Essentially, this macro will take any number of s-expressions, it’ll set the first one to the variable _, then run and set the next one to _ etc etc. The upshot of this, is we can do some nice functional chaining:

(setv cool
  (-> (+ 3 4)
      (- _ 3)
      (* _ 4 5)))

This obviously isn’t very complex code, but I was really happy with how easy to read this makes things, even with very little experience with Hy, it’s pretty obvious to see that the variable cool is:

After spending a while feeling smug about the 5 lines of code I’d written so far, I set to work checking out how Hy might work with Pandas, and honestly I was blown away. Everything was way easier than I expected, here’s some dummy code:

(setv df
  (->  (pd.read_csv "cool.csv")
       (.assign _
         :c (* _.a 2)
         :d (+ _.a 4)
         :e (.astype _.b "string[pyarrow]"))
       (.head _ 2)))

And here’s a replication of some code from Tom Ausberger’s modern pandas:

(defn read [fp]
  (-> (pd.read_csv fp)
      (_.rename :columns str.lower)
      (_.drop 'unnamed: 36' :axis 1)
      (_.pipe extract_city_name)
      (_.pipe time_to_datetime ["dep_time" "arr_time" "crs_arr_time" "crs_dep_time"])
      (_.assign
        :fl_date (pd.to_datetime _.fl_date)
        :dest (pd.Categorical _.dest)
        :origin (pd.Categorical _.origin)
        :tail_num (pd.Categorical _.tail_num)
        :unique_carrier (pd.Categorical _.unique_carrier)
        :cancellation_code (pd.Categorical _.cancellation_code))))
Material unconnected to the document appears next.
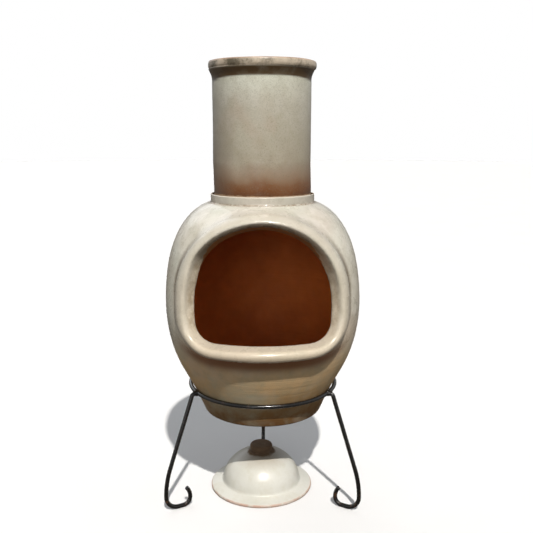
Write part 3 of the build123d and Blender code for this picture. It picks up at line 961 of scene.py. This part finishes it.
GROUND_GLOW = (0.13, 0.115, 0.10)
SKY = ((0.0, GROUND_GLOW), (0.47, GROUND_GLOW), (0.53, (0.36, 0.365, 0.37)), (0.75, (0.28, 0.29, 0.305)))
SKY_AHEAD, SKY_AT_SIDES = 0.55, 1.45  # strength in front and behind, and to either side
CAMERA_PLACE = (0.0111, -1.974, 1.051)
CAMERA_TILT, CAMERA_LENS, CAMERA_SENSOR = 10.66, 47.0, 36.0  # degrees below level, then millimetres


def paint_sky():
    world = bpy.data.worlds.new("studio")
    bpy.context.scene.world = world
    world.use_nodes = True
    tree = world.node_tree
    back = tree.nodes["Background"]
    way = tree.nodes.new("ShaderNodeTexCoord")
    split = tree.nodes.new("ShaderNodeSeparateXYZ")
    tree.links.new(way.outputs["Generated"], split.inputs[0])

    height = tree.nodes.new("ShaderNodeMapRange")
    height.inputs["From Min"].default_value = -1
    ramp = tree.nodes.new("ShaderNodeValToRGB")
    elements = ramp.color_ramp.elements
    while len(elements) < len(SKY):
        elements.new(1)
    for element, (position, colour) in zip(elements, SKY):
        element.position, element.color = position, (*colour, 1)
    tree.links.new(split.outputs["Z"], height.inputs["Value"])
    tree.links.new(height.outputs[0], ramp.inputs[0])
    tree.links.new(ramp.outputs[0], back.inputs["Color"])

    side = tree.nodes.new("ShaderNodeMath")
    side.operation = "ABSOLUTE"
    strength = tree.nodes.new("ShaderNodeMapRange")
    strength.inputs["To Min"].default_value = SKY_AHEAD
    strength.inputs["To Max"].default_value = SKY_AT_SIDES
    tree.links.new(split.outputs["X"], side.inputs[0])
    tree.links.new(side.outputs[0], strength.inputs["Value"])
    tree.links.new(strength.outputs[0], back.inputs["Strength"])


def stand_camera():
    camera = bpy.data.objects.new("camera", bpy.data.cameras.new("camera"))
    camera.data.lens, camera.data.sensor_width = CAMERA_LENS, CAMERA_SENSOR
    camera.location = CAMERA_PLACE
    camera.rotation_euler = (math.radians(90 - CAMERA_TILT), 0, 0)
    bpy.context.scene.collection.objects.link(camera)
    bpy.context.scene.camera = camera


lay_floor()
hang_backdrop()
sun("key", 3.4, 10, 51.5, 1.3, (1.0, 0.965, 0.92))
sun("front_fill", 0.22, -12, 10, 25, (1.0, 0.99, 0.97))
sun("back_fill", 0.5, 205, 38, 50, (0.95, 0.98, 1.0))
paint_sky()
stand_camera()
bpy.context.scene.view_settings.view_transform = "Standard"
For completeness and here’s the python equivalent (the original code):

def read(fp):
    df = (pd.read_csv(fp)
            .rename(columns=str.lower)
            .drop('unnamed: 36', axis=1)
            .pipe(extract_city_name)
            .pipe(time_to_datetime, ['dep_time', 'arr_time', 'crs_arr_time', 'crs_dep_time'])
            .assign(fl_date=lambda x: pd.to_datetime(x['fl_date']),
                    dest=lambda x: pd.Categorical(x['dest']),
                    origin=lambda x: pd.Categorical(x['origin']),
                    tail_num=lambda x: pd.Categorical(x['tail_num']),
                    unique_carrier=lambda x: pd.Categorical(x['unique_carrier']),
                    cancellation_code=lambda x: pd.Categorical(x['cancellation_code'])))
    return df

Honestly, Hy actually brings this code much closer to how I’d like the code to look. It’s a lot more terse without sacrificing readability.

I think this demonstrates the niceties of macros pretty well - there are hundreds of language features I wish I could change about python, but practically I can’t (renaming lambda to fn would be pretty high on my list 😂). I can see the pit falls too in fairness, if I was allowed to rename lambda to fn in my python codebases, those kind of changes could add up pretty quickly to an ecosystem where every library has its own dialect.

Either way, I’m stoked to experiment more with the awesome Hy!